4.3. Doctor Feelgood heeft gesteld dat het onderdeel Feelgood in de handelsnaam en het merk Doctor Feelgood het meest onderscheidende onderdeel is. Het navoegsel ‘store’ is beschrijvend en dient niet in de vergelijking te worden betrokken, aldus Doctor Feelgood. [gedaagde] heeft aangevoerd dat Doctor Feelgood geen bescherming kan claimen voor het woord of de woorden feel good, nu dit onderdeel beschrijvend is. Verder is er volgens haar geen sprake van verwarringsgevaar omdat beide ondernemingen in een andere plaats zijn gevestigd en zich richten op een ander publiek.

4.4. De voorzieningenrechter oordeelt als volgt. Voor de vraag of verwarringsgevaar te duchten is door het gebruik door [gedaagde] van de naam Feelgood-Store, dient volgens vaste rechtspraak te worden uitgegaan van de gemiddeld geïnformeerde, omzichtige en oplettende gewone consument. Daarbij is de totaalindruk van beide handelsnamen van belang. Doctor Feelgood zal dus niet worden gevolgd in haar stelling dat het woord store buiten beschouwing moet worden gelaten bij de vergelijking.

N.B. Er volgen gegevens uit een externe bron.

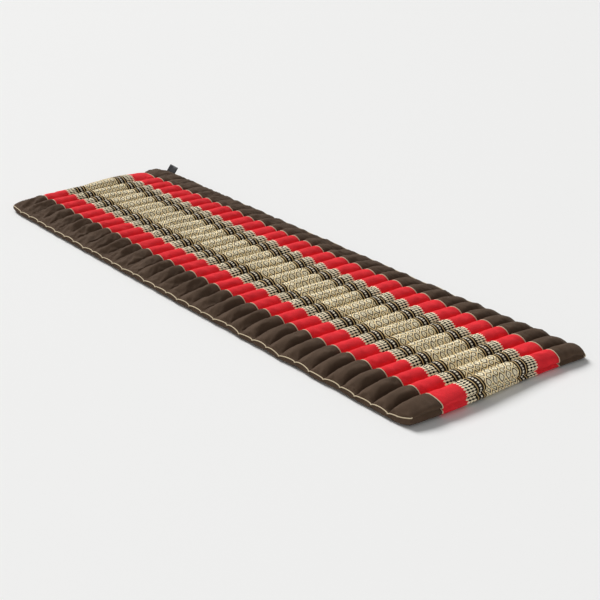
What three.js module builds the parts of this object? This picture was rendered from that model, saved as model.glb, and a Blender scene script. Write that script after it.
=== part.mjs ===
// A roll-up floor mat of woven cotton, filled with kapok in 33 sewn rolls. It lies flat, face up.
//
// Units are millimetres and +Z is up. +X runs along the mat and +Y across it. The origin is on the
// floor under the middle of the mat. The label is at the far end, on the back edge (-X, +Y).
//
// A maker cuts one patterned centre panel and two plain side panels, joins them with a piping in
// each seam, closes both long edges over a second pair of pipings, sews across the mat to make the
// channels, and fills each channel.

import * as THREE from "three";
import { mergeVertices } from "three/addons/utils/BufferGeometryUtils.js";

// Driving dimensions of the mat
const ROLLS = 33;
const ROLL_PITCH = 57.2; // from one cross seam to the next
const MAT_WIDTH = 610; // edge seam to edge seam
const MAT_THICKNESS = 46; // floor to the crest of the fullest roll
const CENTRE_WIDTH = 404; // the patterned panel, between its two piped seams
const PIPING_RADIUS = 1.5;
const GAP = 0.3; // between pieces that touch

const HALF_LENGTH = (ROLLS * ROLL_PITCH) / 2;
const HALF_WIDTH = MAT_WIDTH / 2;
const PIPED_SEAM = CENTRE_WIDTH / 2; // distance of a piped seam from the centre line

// A roll's section, along the mat
const SEAM_TOP = 17; // upper side of the cloth where a cross seam pinches it, on the centre line
const SEAM_TOP_RISE = 4; // how much deeper that is at the front piped seam, and shallower at the back one
const SEAM_BOTTOM = 8; // lower side of the cloth there
const SEAM_SHIFT = 3; // how far the cross seams lie towards the near end from even spacing
const LIP = 1; // half the thickness of the cloth in a closing seam
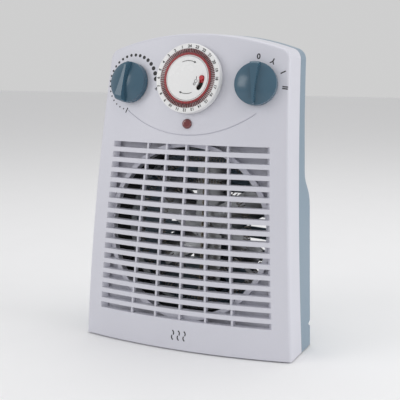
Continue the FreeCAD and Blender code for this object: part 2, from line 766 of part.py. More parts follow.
def make_feet():
    """Rubber feet with stems pushed through the floor of the casing."""
    feet = []
    for x, y in foot_places():
        pad = Part.makeCylinder(8, FOOT_GAP, Vector(x, y, 0))
        stem = Part.makeCylinder(3.0, WALL + 2, Vector(x, y, FOOT_GAP))
        cap = Part.makeCylinder(4.2, 1, Vector(x, y, FOOT_GAP + WALL))
        feet.append(fuse([pad, stem, cap]))
    return Part.makeCompound(feet)


def gland_face():
    """Where the gland's flange starts, clear outside the back."""
    return back_y(0, GLAND_Z)


def make_gland():
    """Round gland for the cord, seated in the back."""
    y = gland_face()
    barrel = disc(GLAND_RADIUS, y - 12, y + 1, 0, GLAND_Z)
    flange = disc(GLAND_RADIUS + 2.5, y - 0.6, y + 3, 0, GLAND_Z)
    return fuse([barrel, flange])


def terminal_block_place():
    return -72.0, SEAM_BACK + 30, FOOT_GAP + WALL


def make_terminal_block():
    """Terminal block for the mains wires on the rear casing's floor."""
    x, y, z = terminal_block_place()
    holes = [Part.makeCylinder(2.0, 12, Vector(x + 5 + 10 * i, y + 8, z + 7)) for i in range(3)]
    return block(x, x + 30, y, y + 16, z, z + 13).cut(holes)


def make_terminal_screws():
    x, y, z = terminal_block_place()
    return Part.makeCompound([Part.makeCylinder(2.0, 3, Vector(x + 5 + 10 * i, y + 8, z + 7)) for i in range(3)])


def make_parts():
    """Every part by name, in the working frame."""
    front, rear = make_casings()
    duct = duct_boss_places()
    return {
        "front_casing": front,
        "rear_casing": rear,
        "casing_screws": make_casing_screws(),
        "rubber_feet": make_feet(),
        "outlet_plate": make_outlet_plate(),
        "outlet_plate_screws": screw_group(duct, OUTLET, PLATE_Y - 8, PLATE_Y + PLATE_THICK),
        "air_duct": make_air_duct(),
        "element_ring": make_element_ring(),
        "mica_board_upright": make_board(True),
        "mica_board_level": make_board(False),
        "outer_heating_coil": make_coil(OUTER_COIL_RADIUS),
        "inner_heating_coil": make_coil(INNER_COIL_RADIUS),
        "thermal_cutout": make_cutout(),
        "thermal_fuse": make_fuse(),
        "fan_impeller": make_impeller(),
        "fan_clip": make_fan_clip(),
        "motor_shaft": make_shaft(),
        "motor_rotor": make_rotor(),
        "motor_stator": make_stator(),
        "motor_winding": make_motor_coil(),
        "front_motor_bracket": make_front_bracket(),
        "rear_motor_bracket": make_rear_bracket(),
        "front_bearing": make_bearing(BRACKET_Y - 2, BRACKET_Y + 3),
        "rear_bearing": make_bearing(REAR_Y, REAR_Y + 4),
        "motor_screws": make_motor_screws(),
        "timer_housing": make_timer_housing(),
        "timer_screws": screw_group(timer_ears(), DIAL, 4, 10.5),
        "timer_motor": make_timer_motor(),
        "timer_dial": make_dial(),
        "timer_tappets": make_tappets(),
        "timer_face": make_timer_face(),
        "mode_slider": make_slider(),
        "thermostat_body": make_control_body(THERMOSTAT, 14, 14),
        "thermostat_spindle": make_spindle(THERMOSTAT),
        "thermostat_nut": make_nut(THERMOSTAT),
        "thermostat_knob": make_knob(THERMOSTAT, 190),
        "function_switch_body": make_control_body(FUNCTION, 12, 18),
        "function_spindle": make_spindle(FUNCTION),
        "function_nut": make_nut(FUNCTION),
        "function_knob": make_knob(FUNCTION, 0),
        "pilot_lens": make_lens(),
        "pilot_neon": make_neon(),
        "pilot_clip": make_lamp_clip(),
        "terminal_block": make_terminal_block(),
        "terminal_screws": make_terminal_screws(),
        "cord_gland": make_gland().cut(disc(CORD_HOLE, 0, REACH, 0, GLAND_Z)),
    }


def main():
    """Write one file per part, with the origin under the middle of the heater."""
    os.makedirs("parts", exist_ok=True)
    centred = Placement(Vector(0, -DEPTH / 2, 0), Rotation())
    for name, shape in make_parts().items():
        solids = [put(s, centred) for s in shape.Solids]
        result = solids[0] if len(solids) == 1 else Part.makeCompound(solids)
        box = result.BoundBox
        state = "valid" if result.isValid() else "INVALID"
        extent = [round(v, 2) for v in (box.YMin, box.YMax, box.ZMin, box.ZMax, box.XMax)]
        print(name, len(solids), "solids", round(result.Volume), "mm3", state, extent)
        result.exportStep("parts/" + name + ".step")
    for name, frame in (("dial", DIAL), ("thermostat", THERMOSTAT), ("function", FUNCTION), ("outlet", OUTLET)):
        place = centred.multiply(frame)
        axis = frame.Rotation.multVec(Vector(0, 1, 0))
        print("joint", name, [round(v / 1000, 6) for v in place.Base], [round(v, 6) for v in axis])
    print("gland", round((gland_face() - DEPTH / 2) / 1000, 6), "feet", foot_places())


main()
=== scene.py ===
import json
import math

import bpy
from bpy.props import FloatProperty, FloatVectorProperty, PointerProperty
from mathutils import Matrix, Vector


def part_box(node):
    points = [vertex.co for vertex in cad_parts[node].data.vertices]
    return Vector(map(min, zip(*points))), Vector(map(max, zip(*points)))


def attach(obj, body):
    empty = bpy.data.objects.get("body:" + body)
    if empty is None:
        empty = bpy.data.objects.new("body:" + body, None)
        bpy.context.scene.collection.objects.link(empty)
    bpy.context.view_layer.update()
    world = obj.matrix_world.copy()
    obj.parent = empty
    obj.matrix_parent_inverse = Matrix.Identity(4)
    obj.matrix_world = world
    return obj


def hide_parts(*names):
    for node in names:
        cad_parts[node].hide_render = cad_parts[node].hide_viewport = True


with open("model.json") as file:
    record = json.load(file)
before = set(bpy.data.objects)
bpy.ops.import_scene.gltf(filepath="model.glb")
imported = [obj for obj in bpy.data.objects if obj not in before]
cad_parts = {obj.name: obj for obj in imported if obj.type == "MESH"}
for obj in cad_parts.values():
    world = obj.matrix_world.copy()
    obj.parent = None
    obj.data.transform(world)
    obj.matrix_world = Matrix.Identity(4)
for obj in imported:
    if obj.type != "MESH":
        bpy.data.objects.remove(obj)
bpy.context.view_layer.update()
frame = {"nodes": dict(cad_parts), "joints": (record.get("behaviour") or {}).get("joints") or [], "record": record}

bl_info = {
    "name": "Fan heater with segment timer",
    "version": (1, 0, 0),
    "blender": (4, 5, 0),
    "location": "3D View > Sidebar > Heater",
    "description": "Finishes, printed marks and wire coils for an upright fan heater",
    "category": "Object",
}

MM = 0.001
HOURS = 24
HOURS_RADIUS = 31.9 * MM
RED_RING_RADIUS = 24.5 * MM
RED_RING_WIDTH = 2.2 * MM
RED_RING_THICK = 0.5 * MM
LABEL_RADIUS = 10.2 * MM

# Thermostat scale: clock angles in degrees, and how fast the dots grow.
SCALE_DOTS = 23
SCALE_RADIUS = 28.0 * MM
SCALE_DRIFT = 2.0 * MM
SCALE_START = 195
SCALE_SWEEP = 246
DOT_GROWTH = 1.6
FUNCTION_RADIUS = 27.5 * MM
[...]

De voorzieningenrechter is van oordeel dat de namen Doctor Feelgood en Feelgood Store teveel van elkaar verschillen om aan te nemen dat sprake is van verwarringsgevaar. Daarbij wordt meegewogen dat het onderdeel feelgood in de handelsnaam en het merk Doctor Feelgood een beschrijvende, algemene en veelgebruikte term is voor diensten en producten in de categorie persoonlijke verzorging, net als bijvoorbeeld de term wellness. Weliswaar beschrijft het niet precies de aangeboden dienst (massages) maar gelet op de algemeenheid van de term, in samenhang met het feit dat Doctor Feelgood (slechts) rechten heeft verkregen op de gehele naam Doctor Feelgood kan geen bescherming worden verkregen voor het enkele onderdeel Feelgood. Nu wordt geoordeeld dat geen sprake is van verwarringsgevaar is niet voldaan aan de vereisten voor inbreuk op de handelsnaamrechten of merkrechten en zal het primair gevorderde worden afgewezen.

4.5. Wat betreft het subsidiair gevorderde geldt het volgende. Met Doctor Feelgood is de voorzieningenrechter van oordeel dat het handelen van [gedaagde] vragen oproept en dat zij, door korte tijd nadat zij voor Doctor Feelgood diensten is gaan verrichten als masseuse zelf een massagesalon te openen/nieuw leven in te blazen zonder dat aan [eiseres sub 2] mede te delen, waarbij zij een naam heeft gekozen die overeenkomsten vertoont met Doctor Feelgood de grenzen van het toelaatbare heeft opgezocht. [gedaagde] heeft ter zitting zelf ook erkend dat zij bij het kiezen van de naam van haar onderneming is geïnspireerd door Doctor Feelgood. Dat [eiseres sub 2] door de handelwijze van [gedaagde] onaangenaam is getroffen is dan ook invoelbaar. Voor het aannemen van onrechtmatig handelen is het echter onvoldoende. [gedaagde] handelt niet in strijd met het non-concurrentiebeding, nu haar bedrijf meer dan 15 kilometer verwijderd is van de dichtstbijzijnde vestiging van Doctor Feelgood. Tevens speelt een rol dat de namen Doctor Feelgood en Feelgood- Store als hiervoor overwogen te zeer van elkaar verschillen om verwarringsgevaar aan te nemen en dat, nu zij met haar eenmanszaak buiten Amsterdam gevestigd is, niet aannemelijk is dat zij serieuze concurrentie voor Doctor Feelgood zal vormen. Ook de overige vorderingen zullen derhalve worden afgewezen.